Everybody in the company should know its mission, goals, and values. If the team doesn’t have a sense of common purpose, they won’t be coherent and strong enough to face the challenges.

Also, ditch directive goal setting in favor of the process that ties the growth of the business with each member’s growth. Encourage employees to incorporate their personal goals into business tasks. As a result, they will be much more likely to make an extra effort.

Foster trusting environment

Don’t be the talking head at another Zoom meeting or during a grand annual performance review. Socializing in the workplace is important.

Many companies fail because the leaders haven’t been able to build trust. For those who have similar problems, remember once and for all: focusing on culture early and investing in people has exponential returns on the business side in the future.

For instance, you can establish special quarterly calls when everybody can openly ask business questions to the CEO, co-founders, department managers, etc. Also, schedule time for social interaction and team building. It’s okay to have some fun together (happy hours, workshops, birthday celebrations). Try to create a squash judgment and a harassment-free atmosphere where people feel connected and psychologically safe.

Encourage team members to speak up

Make it clear to all employees that they’re always encouraged to speak up and seek feedback, and that dialogue is your company’s priority. Maybe right now one of your employees is silent about something that can transform your business from the inside out.

What’s more, always try to go with more “yes and” than “yes but.” Don’t suppress out-of-the-box thinking. Not every suggestion will be relevant, but when employees feel comfortable with brainstorming, you inspire them to think bigger and bigger, which directly benefits the business.

In a successful team, everyone is a leader to some extent, so the team should know they’re always welcome to lead and mentor, take charge, and kick off new initiatives that would potentially display their potential and hidden talents.
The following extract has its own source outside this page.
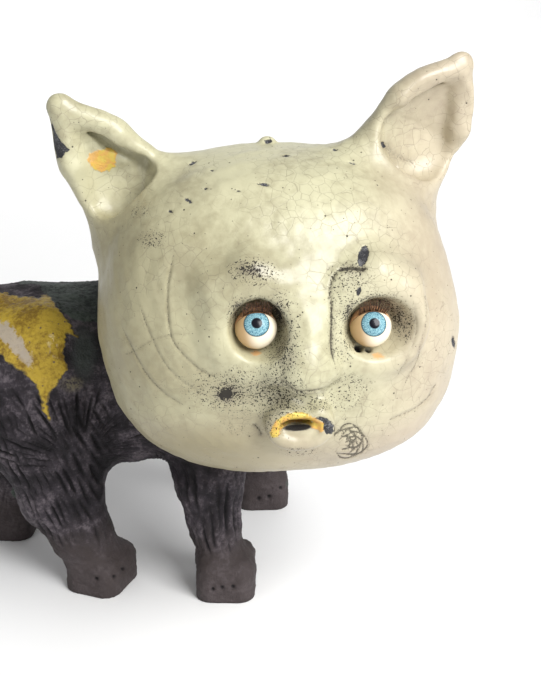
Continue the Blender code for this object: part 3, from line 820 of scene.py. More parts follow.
def tool_strokes(along, across, length, spacing, width, seed):
    """Grooves of a tool laid in columns: one in each cell of the columns, each cell shifted at random.

    A groove is a bell across its width, and rises and falls along its length as the root of a half wave.
    """
    column = np.floor(across / spacing)
    depth = np.zeros(len(along))
    for step in (-1, 0, 1):
        own = column + step
        shifted = along / length + chance(own, 0.0 * own, seed)
        row = np.floor(shifted)
        share = shifted - row
        middle = (own + 0.5 + 0.5 * (chance(own, row, seed + 1) - 0.5)) * spacing
        middle = middle + (chance(own, row, seed + 2) - 0.5) * 0.7 * spacing * (share - 0.5)
        strength = 0.35 + 0.65 * chance(own, row, seed + 3)
        bell = np.exp(-(((across - middle) / width) ** 2))
        depth = np.maximum(depth, strength * bell * np.sqrt(np.sin(math.pi * np.clip(share, 0.0, 1.0))))
    return depth


def scratch_marks(seen):
    """The scratches and lines of painted shade: how deep they are cut, how far inside a line each point
    lies, and how dark it is.

    A line's depth is a bell across it that runs out at both ends.
    """
    carved, line_soot_and_shade = np.zeros(len(seen)), np.zeros(len(seen))
    line = np.full(len(seen), OUTSIDE)
    for half_width, depth, darkness, places in SCRATCHES_AND_SHADE_LINES:
        far, along = distance_to_line(seen, curve_through(places))
        inner = smooth_step(np.minimum(along, 1 - along), 0.0, 0.12)
        carved = np.maximum(carved, depth * (np.exp(-((far / half_width) ** 2)) * inner))
        line = np.maximum(line, half_width * (darkness - 0.4) * inner - far)
        line_soot_and_shade = np.maximum(line_soot_and_shade, darkness * np.exp(-((far / (1.6 * half_width)) ** 2)) * inner)
    for k in range(SWIRL_TURNS):
        angles = np.radians(np.linspace(-170.0 + 11 * (k % 3), 80.0 + 23 * (k % 4), 11))
        arc = np.stack([1.05 * np.cos(angles), 0.95 * np.sin(angles)], axis=1)
        places = np.array(CHIN_SWIRL) + (SWIRL_FIRST + SWIRL_STEP * k) * arc
        places += SWIRL_WAVER * np.sin(angles[:, None] * 2.6 + 1.9 * k + np.array([0.0, 1.7]))
        far, along = distance_to_line(seen, curve_through(places, 3))
        inner = smooth_step(np.minimum(along, 1 - along), 0.0, 0.1)
        mark = np.exp(-((far / SWIRL_LINE["half_width"]) ** 2)) * inner
        carved = np.maximum(carved, SWIRL_LINE["depth"] * mark)
        line = np.maximum(line, SWIRL_LINE["inside"] * inner - far)
    return carved, line, line_soot_and_shade


def smoke_marks(seen):
    """The soot: a bell around each smoked place, and an arc of painted shade in the gap over each eye."""
    smoke_and_socket_shade = np.zeros(len(seen))
    for *oval, strength in SMOKE:
        smoke_and_socket_shade += strength * bell(seen, *oval, SMOKE_STEEPNESS)
    # An arc of painted shade in the gap at the top of each socket.
    for place in EYE_PLACES.values():
        x, y = front_view(place[None, :])[0]
        moved = seen - np.array([x, y - SOCKET_SHADE_ARC["rise"]])
        far = np.sqrt((moved**2).sum(axis=1)) - SOCKET_SHADE_ARC["radius"]
        upper = smooth_step(moved[:, 1], 8.0, -10.0)
        smoke_and_socket_shade += SOCKET_SHADE_ARC["strength"] * np.exp(-((far / SOCKET_SHADE_ARC["half_width"]) ** 2)) * upper
    return smoke_and_socket_shade


def head_marks(points, normals):
    """The head's depths and masks: scratches, chips, smoke, gold, glue, painted light and painted shade."""
    seen = front_view(points)
    facing = seen_from_front(points, normals)
    outside = facing < 0.02
    measures = {"x": seen[:, 0], "y": seen[:, 1]}
    carved, line, line_soot_and_shade = scratch_marks(seen)
    # Painted shade in each ear's crease, kept with the darkness of the lines.
    for ear in EARS.values():
        crease = ear_clay(points, ear)[3]
        outer = np.maximum(crease + EAR_SHADE_CORE, 0.0) / EAR_SHADE_FADE
        line_soot_and_shade = np.maximum(line_soot_and_shade, ear["line_soot_and_shade"] * np.exp(-(outer**2)))
    chips = np.maximum(ovals_depth(seen, CHIPS), outline_depth(seen, EAR_CHIP))
    lip, _ = distance_to_line(seen, curve_through(GOLD_LIP))
    gold = np.maximum(ovals_depth(seen, GOLD), GOLD_LIP_HALF_WIDTH - lip)
    chips[outside] = OUTSIDE
    gold[outside] = OUTSIDE
    holes = pricked(seen, EYE_HOLES, 1.15, 0.6)
    # The mouth's opening joins the holes, to be painted black as its shade.
    slit = smooth_step(oval_depth(seen, *MOUTH_SLIT), -1.0, 1.0)
    carved += 0.5 * smooth_step(chips, -0.8, 0.8) + 3.5 * holes
    carved = carved * facing - 0.35 * wobble(points, 34.0, 3) - 0.12 * wobble(points, 11.0, 4)
    # Painted warm reflected light to the right of the head and along its chin.
    warm_light = within(measures, WARM_LIGHT_SIDE) * 0.7 + within(measures, WARM_LIGHT_CHIN) * 0.6
    return carved, {
        "scratched_and_shaded": np.where(outside, OUTSIDE, line),
        "line_soot_and_shade": line_soot_and_shade * facing,
        "smoke_and_socket_shade": smoke_marks(seen) * facing,
        "chips": chips,
        "gold": gold,
        "glue": np.where(outside, OUTSIDE, ovals_depth(seen, EYE_GLUE)),
        "holes": np.maximum(holes, slit) * facing,
        "warm_light": np.clip(warm_light, 0.0, 1.0),
        # Painted shade over the left side of the head and over its lower jaw.
        "painted_shade": np.maximum(within(measures, PAINTED_SHADE_SIDE), within(measures, PAINTED_SHADE_JAW) * 1.7),
    }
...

Don’t ask people to do things you’re not willing to do

Don’t ask people to do things you’re not willing or unable to do yourself. Asking employees to deal with your weaknesses, fears, and limitations isn’t leadership.

The best way to lead people is by being somewhere first, doing it before, demonstrating the expected behavior, showing what you want from people, and staying authentic. You’ll be surprised how they follow you, look up to you, and believe in the common cause.

Cultivating the right leaders helps startups succeed

In a recent Harvard Business School survey, 65% of VCs said that poor management at C-level was the main factor why high-potential startups failed. You don’t want the same fate for your company, do you?

Strong leadership skills are crucial for getting businesses through all uncertainties and crises now more than ever. However, they aren’t a given, even for those inclined toward directing and “feeling” people. Leaders must be trained, mentored, and ready to live and breathe management.

We hope our tips will help you release the Bill Gates inside you and form the best leadership style for business.